Des restaurants pour les Québécois

Les nouveautés les plus remarquées dans le nouveau Château Frontenac seront certainement les restaurants, complètement revus, tant dans leur décor que dans leurs menus. Il y en a maintenant trois, plutôt que deux: le 1608, bar à vins et à fromages québécois, Le Sam, petit bistro, et le Champlain, dont seul le nom est demeuré inchangé. «Nous avons fait beaucoup de recherches, explique Stéphane Modat, nouveau chef des restaurants de l'hôtel. En commençant par se demander où est rendue la cuisine québécoise aujourd'hui.» Et d'où elle vient, de toute évidence, car il y aura aussi une saveur historique au menu. Notamment avec des carottes blanches et la poule Chanteclerc, cette race patrimoniale qui est devenue le plat signature du Champlain. Elle sera servie cuite sous vide dans du cidre de glace, farcie de champignons.

Le homard, par contre, est apprêté avec... de la noix de coco! Certains ingrédients exotiques font partie de notre patrimoine alimentaire depuis si longtemps, explique Stéphane Modat, qu'ils sont devenus familiers. Et le chef ne voulait surtout pas servir un menu figé ou caricatural au Château. Il laisse les bines à d'autres. «C'est une cuisine québécoise réactualisée», précise le chef.

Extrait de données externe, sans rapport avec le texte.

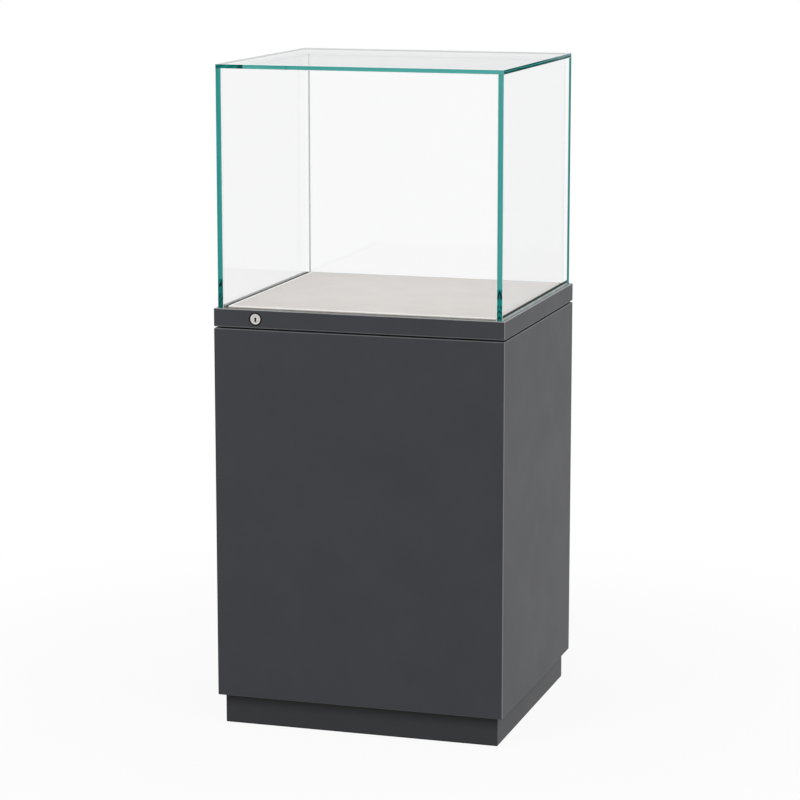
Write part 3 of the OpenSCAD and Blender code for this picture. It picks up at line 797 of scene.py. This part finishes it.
def join(name, pieces):
    """One object from several, with their materials."""
    verts, faces, slots, materials = [], [], [], []
    for piece in pieces:
        first = len(verts)
        verts += [piece.matrix_world @ v.co for v in piece.data.vertices]
        for polygon in piece.data.polygons:
            material = piece.data.materials[polygon.material_index]
            if material not in materials:
                materials.append(material)
            slots.append(materials.index(material))
            faces.append([first + i for i in polygon.vertices])
    joined = raw_object(name, verts, faces, materials)
    for polygon, slot in zip(joined.data.polygons, slots):
        polygon.material_index = slot
    for piece in pieces:
        bpy.data.objects.remove(piece)
    return joined


def bevel(made, edges, radius, steps):
    bmesh.ops.bevel(made, geom=edges, offset=radius, segments=steps, profile=0.5, affect="EDGES")


def slab(name, low, high, material, radius=0.0, steps=3, upright=0.0):
    """Box from corner low to corner high. upright rounds its vertical edges, radius then all others."""
    made = bmesh.new()
    size = Vector(high) - Vector(low)
    middle = (Vector(high) + Vector(low)) / 2
    bmesh.ops.create_cube(made, size=1, matrix=Matrix.LocRotScale(middle, None, size))

    def stands(edge):
        return abs(edge.verts[0].co.z - edge.verts[1].co.z) > size.z / 2

    edges = list(made.edges)
    if upright:
        bevel(made, [edge for edge in made.edges if stands(edge)], upright, 2 * steps)
        edges = [edge for edge in made.edges if not stands(edge) and edge.calc_face_angle(0) > SHARP]
    if radius:
        bevel(made, edges, radius, steps)
    mesh = bpy.data.meshes.new(name)
    made.to_mesh(mesh)
    made.free()
    return add_object(name, mesh, [material])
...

Le chef des cuisines, Baptiste Peupion, qui dirige l'ensemble des services de restauration du Château, abonde dans le même sens. Précisant que tant dans le menu que dans le service, les restaurants seront conviviaux. «Nous voulons travailler les produits de saison, dit le chef Peupion, et avoir une cuisine qui ressemble au Québec.»

La direction du Château admet que l'un des buts de ce renouveau est de ramener une clientèle locale dans ses restaurants. Que le Champlain ne soit pas que le restaurant de l'hôtel, mais la table où il faut aller à Québec. «Faire revenir les gens, c'est être plus proche d'eux, précise Baptiste Peupion. Désacraliser le lieu tout en gardant le côté sacré.»